As a rule, the smaller the minority population in a given county, the more likely they were to see a seismic movement towards McCain this year compared to past Presidential elections.  The Mondale-McCain counties chart on this website outlined this realignment quite effectively, but the role race played in harming Democratic chances in many of these counties is likely quite substantial.  Had Hillary Clinton been the nominee, it’s probably a safe bet that the Mondale-McCain county list would have fewer entries, particularly in states like Kentucky and Tennessee.

Kerry took a substantial hit in the Yellow Dog Democrat counties four years ago as well, but I’m struck how many of the now seemingly long-gone Yellow Dog counties were still onboard for Al Gore, even outside of Gore’s home state of Tennessee.  There were two counties in southern Illinois (Franklin and Perry) where Gore was victorious but favorite son Barack Obama couldn’t even pull out a win.  The same is true in a handful of counties in western Kentucky and northern Alabama.  It’s hard to imagine that any high-profile national Democratic figure could emerge victorious in 2008 in Gore counties like Ballard County, Kentucky; Jackson County, Alabama; and Hughes County, Oklahoma.

It strikes me that the significance of so many of these counties holding on through the 2000 Gore v. Bush election can be at least somewhat connected to that election being more senior-centric than any campaign in recent memory (“putting Social Security in an ironclad lock box”).  It can be safely assumed that it was the oldsters in these mostly rural Yellow Dog counties who were most likely to stick with Gore in 2000 and who have dying off in years since.  Those still alive are statistically the demographic most likely to be repelled by the prospect of an African-American for President.  But in some cases, the shift away from Obama was so dramatic this year that it leaves me wondering if the Democratic proclivity in the Yellow Dog counties has been completely abandoned by younger generations of residents.  Are the allegedly more tolerant 20-somethings of Letcher County, Kentucky, just as likely to forfeit their Democratic heritage as their grandfathers over race?  Or has the Democratic heritage been diluted over the generations to the point that the 20-somethings have no emotional or familial ties to the Democratic Party.

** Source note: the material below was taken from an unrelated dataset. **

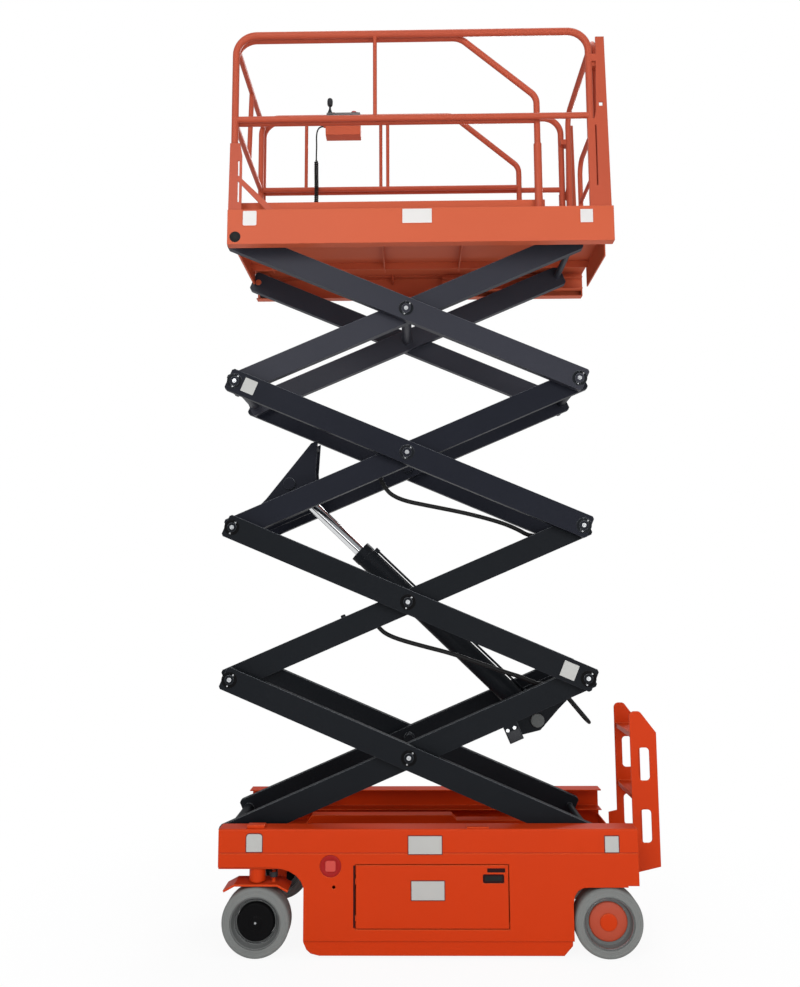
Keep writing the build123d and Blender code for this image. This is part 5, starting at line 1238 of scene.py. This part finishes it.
TREAD = tread_tree()
DECK_HALF = 0.36
STEP_X = (MID_X + 1.215, MID_X + 1.320)
STEP_HALF = 0.165
STEP_TOPS = (0.420, 0.781, 1.130)
TREADS = [
    # name, body, left and right, level, half the width, pitch, lozenge, finish
    ("tread_floor", "platform", (MID_X + 0.765, MID_X + 1.095), FLOOR_TOP, DECK_HALF, 0.042, 0.0135,
     "platform_paint"),
    ("tread_deck", "extension", (DECK_LEFT + 0.03, DECK_RIGHT - 0.03), DECK_TOP, DECK_HALF, 0.042, 0.0135,
     "platform_paint"),
] + [
    (f"tread_step_{number}", "chassis", STEP_X, top, STEP_HALF, 0.026, 0.0085, "chassis_paint")
    for number, top in enumerate(STEP_TOPS, 1)
]
for name, body, (left, right), level, half, pitch, lozenge, finish in TREADS:
    tread = grown(name, TREAD, bpy.data.meshes.new("empty_seed"),
                  tread_sizes(right - left, 2 * half, pitch, lozenge), body, finish)
    tread.data.transform(Matrix.Translation(((left + right) / 2, 0, level)))
    print(name, len(tread.data.polygons), "faces")

# %% [markdown]
# ## The platform controls
#
# The controls are a painted sheet-metal tray with a dark moulded shell on top. The shell's face leans
# back from the driver. It has a joystick with a ribbed rubber boot, a rocker switch, a row of round
# buttons, a red stop button and a plug at its end. A sculpted shell would be softer, but a prism with
# bevelled edges keeps to the outline of the plain solid that it replaces.

# %% Controls
BOX_Y = (0.300, 0.404)
PANEL_TOP = BOX_TOP + 0.078
SHELL = (MID_X - 0.657, MID_X - 0.420)
LEAN_BACK = 0.038              # of the driver's face, from its foot to its top
shell = bmesh.new()
outline = ((BOX_Y[0], BOX_TOP), (BOX_Y[1] - 0.008, BOX_TOP), (BOX_Y[1] - 0.008, PANEL_TOP),
           (BOX_Y[0] + LEAN_BACK, PANEL_TOP))
ends = [[shell.verts.new((x, y, z)) for y, z in outline] for x in SHELL]
join_rings(shell, ends)
shell.faces.new(ends[0])
shell.faces.new(ends[1])
bmesh.ops.bevel(shell, geom=shell.edges[:], offset=0.006, segments=3, profile=0.5, affect="EDGES")
shell_piece = finish_piece("control_shell", shell, "extension", "grey_shell")
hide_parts("control_panel")


def upright(x, y, z):
    """A place on a level face."""
    return Matrix.Translation((x, y, z))


stick_place = upright(SHELL[0] + 0.022, BOX_Y[0] + 0.066, PANEL_TOP)
BOOT = [(-0.001, 0.0), (-0.001, 0.021), (0.003, 0.021)]
for fold in range(5):
    BOOT += [(0.006 + 0.007 * fold, 0.019 - 0.0022 * fold), (0.0095 + 0.007 * fold, 0.0155 - 0.0019 * fold)]
BOOT += [(0.045, 0.0075), (0.062, 0.0075), (0.066, 0.016), (0.076, 0.0195), (0.098, 0.0200), (0.112, 0.0175),
         (0.119, 0.011), (0.121, 0.0)]
turned_piece("joystick", BOOT, stick_place, 32, "extension", "dark_plastic", 30, False)
PLUG_ROWS = (
    (-0.001, 0.0), (-0.001, 0.012), (0.004, 0.012), (0.005, 0.0095), (0.015, 0.0095), (0.0178, 0.007),
    (0.018, 0.0),
)
side_stub = face_place((SHELL[1], BOX_Y[0] + 0.050, PANEL_TOP - 0.030), (0, 1, 0), (0, 0, 1), (1, 0, 0))
turned_piece("side_plug", PLUG_ROWS, side_stub, 28, "extension", "dark_plastic", 35, False)
lean = math.atan2(LEAN_BACK, PANEL_TOP - BOX_TOP)
driver_face = face_place((0, BOX_Y[0], BOX_TOP), (1, 0, 0), (0, math.sin(lean), math.cos(lean)),
                         (0, -math.cos(lean), math.sin(lean)))
BUTTON_ROWS = (
    (-0.0005, 0.0), (-0.0005, 0.0105), (0.003, 0.0105), (0.0035, 0.0088), (0.0062, 0.0084),
    (0.0068, 0.007), (0.0068, 0.0),
)
BUTTON_COUNT = 4
BUTTON_STEP = 0.034
buttons = bmesh.new()
for number in range(BUTTON_COUNT):
    at = driver_face @ Matrix.Translation((SHELL[0] + 0.070 + BUTTON_STEP * number, 0.045, 0))
    add_turned(buttons, BUTTON_ROWS, at, 28)
add_plate(buttons, SHELL[0] + 0.016, SHELL[0] + 0.044, 0.026, 0.064, 0.005, 0.004, driver_face)
finish_piece("buttons", buttons, "extension", "dark_plastic")
STOP_ROWS = (
    (-0.0005, 0.0), (-0.0005, 0.013), (0.008, 0.013), (0.009, 0.0185), (0.013, 0.0195), (0.017, 0.0175),
    (0.0185, 0.010), (0.019, 0.0),
)
stop_place = upright(SHELL[1] - 0.045, BOX_Y[0] + 0.068, PANEL_TOP)
turned_piece("stop_button", STOP_ROWS, stop_place, 36, "extension", "button_red", 35, False)
print("controls done")

# %% [markdown]
# ## Rail bolts
#
# The guardrails are bolted to the platform's sides, two bolts at each corner. These are the same bolts
# as on the arms, grown from one list of points. At the entry end they stand on the rails' plates. At
# the steered end they lie within the corner posts, so only the entry end shows any.

# %% Bolts of the platform
RAIL_PLATE_IN = 0.014          # from the outside of the platform to the rail plates' inner faces
RAIL_BOLT_X = (MID_X - 1.112, MID_X + 1.062)
RAIL_BOLT_Z = (FLOOR_TOP + 0.040, FLOOR_TOP + 0.160)
rail_bolts = []
for _, way in SIDES:
    inner = way * (HALF_WIDTH - RAIL_PLATE_IN)
    for x in RAIL_BOLT_X:
        for z in RAIL_BOLT_Z:
            rail_bolts.append(((x, inner, z), (0, -way, 0)))
grown("rail_bolts", BOLTS, seed_points(rail_bolts), bolt_sizes(0.0085, 0.005, 0.012, 0.0015),
      "platform", "zinc_bolts")
print("rail bolts:", len(rail_bolts))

Interestingly, at the time I thought Gore’s 2000 showing represented the Democratic trough as it pertained to the Yellow Dog regions, at least in northern Appalachain Clinton strongholds like eastern Ohio, western Pennsylvania, and West Virginia.  Certainly, I thought, the squishy Gore margins in this region merely represented a one-time flirtation with a “compassionate conservative” that was produced by Clinton exhaustion.  I felt the same about the Upper Midwest after Gore’s soft showing in that region, and went into 2004 expecting Kerry to vastly overperform Gore everywhere from Aberdeen, South Dakota, to Decatur, Illinois, to Steubenville, Ohio.  I ended up being stunned to see many of these areas actually got redder in 2004.  And then of course in 2008, the trajectory of the two pro-Bush regions split.  Obama saw considerable gains in the Upper Midwest and Corn Belt while the Yellow Dog strongholds continued their drift towards Republicans.

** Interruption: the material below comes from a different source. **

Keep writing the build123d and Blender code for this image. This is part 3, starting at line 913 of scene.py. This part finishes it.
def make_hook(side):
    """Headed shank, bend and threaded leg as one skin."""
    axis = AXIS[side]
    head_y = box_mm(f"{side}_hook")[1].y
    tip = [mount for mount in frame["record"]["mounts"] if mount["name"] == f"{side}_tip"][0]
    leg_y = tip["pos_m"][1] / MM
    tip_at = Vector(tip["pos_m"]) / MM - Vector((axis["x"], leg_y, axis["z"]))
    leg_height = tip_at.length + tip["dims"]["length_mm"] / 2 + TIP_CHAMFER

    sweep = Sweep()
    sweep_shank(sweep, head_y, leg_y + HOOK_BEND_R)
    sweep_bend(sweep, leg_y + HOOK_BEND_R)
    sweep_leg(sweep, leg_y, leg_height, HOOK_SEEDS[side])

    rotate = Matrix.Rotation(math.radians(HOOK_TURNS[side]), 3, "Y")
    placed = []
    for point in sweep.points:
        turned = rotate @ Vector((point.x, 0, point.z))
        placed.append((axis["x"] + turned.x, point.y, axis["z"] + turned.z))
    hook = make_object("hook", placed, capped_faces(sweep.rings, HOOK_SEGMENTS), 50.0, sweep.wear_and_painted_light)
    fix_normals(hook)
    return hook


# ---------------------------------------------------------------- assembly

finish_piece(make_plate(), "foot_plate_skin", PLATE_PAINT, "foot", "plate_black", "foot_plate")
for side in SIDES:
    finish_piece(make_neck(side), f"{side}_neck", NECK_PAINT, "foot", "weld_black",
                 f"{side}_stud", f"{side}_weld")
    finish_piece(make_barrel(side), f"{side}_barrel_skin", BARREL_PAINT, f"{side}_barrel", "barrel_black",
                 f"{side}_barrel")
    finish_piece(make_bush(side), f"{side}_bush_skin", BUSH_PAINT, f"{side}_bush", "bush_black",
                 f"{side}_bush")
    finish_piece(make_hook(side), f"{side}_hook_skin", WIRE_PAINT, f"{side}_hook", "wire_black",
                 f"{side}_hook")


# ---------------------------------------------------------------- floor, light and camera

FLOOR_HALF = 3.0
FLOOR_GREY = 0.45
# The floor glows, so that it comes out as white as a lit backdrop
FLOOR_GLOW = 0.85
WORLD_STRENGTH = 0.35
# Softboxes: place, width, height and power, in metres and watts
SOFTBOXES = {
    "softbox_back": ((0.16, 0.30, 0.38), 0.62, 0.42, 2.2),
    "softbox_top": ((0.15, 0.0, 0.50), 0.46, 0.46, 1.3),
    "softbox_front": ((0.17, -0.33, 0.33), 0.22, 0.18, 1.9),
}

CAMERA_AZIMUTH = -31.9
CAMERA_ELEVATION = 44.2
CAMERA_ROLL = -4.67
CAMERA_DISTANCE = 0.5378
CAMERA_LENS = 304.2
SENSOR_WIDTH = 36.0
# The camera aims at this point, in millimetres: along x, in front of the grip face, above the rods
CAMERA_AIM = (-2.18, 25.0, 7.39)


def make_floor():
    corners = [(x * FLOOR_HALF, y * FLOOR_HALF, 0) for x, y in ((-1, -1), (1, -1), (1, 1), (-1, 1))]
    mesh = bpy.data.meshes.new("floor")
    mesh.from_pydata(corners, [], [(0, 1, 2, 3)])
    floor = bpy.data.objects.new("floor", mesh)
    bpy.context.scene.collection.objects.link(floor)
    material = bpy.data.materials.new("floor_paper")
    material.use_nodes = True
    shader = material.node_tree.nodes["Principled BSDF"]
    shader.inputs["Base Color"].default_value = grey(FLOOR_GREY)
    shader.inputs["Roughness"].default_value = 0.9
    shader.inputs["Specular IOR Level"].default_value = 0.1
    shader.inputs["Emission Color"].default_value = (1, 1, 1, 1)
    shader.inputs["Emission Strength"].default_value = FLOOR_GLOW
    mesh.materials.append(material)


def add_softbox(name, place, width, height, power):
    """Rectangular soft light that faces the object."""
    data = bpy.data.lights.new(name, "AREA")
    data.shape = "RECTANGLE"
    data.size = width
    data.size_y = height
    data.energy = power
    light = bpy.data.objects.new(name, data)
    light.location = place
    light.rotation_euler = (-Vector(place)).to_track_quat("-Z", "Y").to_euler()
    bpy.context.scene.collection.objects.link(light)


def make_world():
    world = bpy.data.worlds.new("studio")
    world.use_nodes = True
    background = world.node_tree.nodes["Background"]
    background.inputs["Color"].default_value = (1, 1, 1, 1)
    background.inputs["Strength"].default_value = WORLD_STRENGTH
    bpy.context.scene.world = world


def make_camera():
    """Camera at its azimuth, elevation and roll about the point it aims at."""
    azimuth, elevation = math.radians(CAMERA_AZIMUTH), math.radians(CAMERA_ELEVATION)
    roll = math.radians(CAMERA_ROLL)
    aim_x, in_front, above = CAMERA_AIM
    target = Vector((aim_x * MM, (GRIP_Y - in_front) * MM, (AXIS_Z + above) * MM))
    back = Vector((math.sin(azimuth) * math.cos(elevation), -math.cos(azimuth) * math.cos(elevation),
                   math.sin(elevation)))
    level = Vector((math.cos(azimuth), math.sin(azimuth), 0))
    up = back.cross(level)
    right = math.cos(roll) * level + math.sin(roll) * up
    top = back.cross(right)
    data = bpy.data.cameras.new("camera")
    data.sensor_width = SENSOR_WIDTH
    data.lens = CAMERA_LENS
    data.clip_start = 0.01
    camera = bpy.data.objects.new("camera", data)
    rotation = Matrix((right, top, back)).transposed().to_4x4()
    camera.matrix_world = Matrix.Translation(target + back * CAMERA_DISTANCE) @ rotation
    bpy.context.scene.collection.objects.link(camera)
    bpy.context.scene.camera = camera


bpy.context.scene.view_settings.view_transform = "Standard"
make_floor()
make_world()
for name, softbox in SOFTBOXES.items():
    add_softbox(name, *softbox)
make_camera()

With that in mind, looking forward to 2012, the question begs itself….can these people be won over?  If Obama gets as high of marks for governing in the next four years as he has for organizing his campaign and transition team in the last two, will the voters of Hope, Arkansas, be less afraid than they are now of “blacks taking over the levers of power in the country” after attaining the White House?  If the insane fears of Obama’s “Muslim background” are proven fruitless in the next four years, will Al Gore’s former neighbors in Carthage, Tennessee, resume their long-standing tradition of instinctively voting Democratic in future election cycles?  If serious efforts are undertaken (and ideally delivered) to reverse the decline of the lower-middle class, will the voters of Weirton, West Virginia, reconnect with the Democratic Party they were so solidly aligned with in the past century?  Or is the drift towards Republicanism in these areas irreversible for the foreseeable future now matter how well Obama performs in office?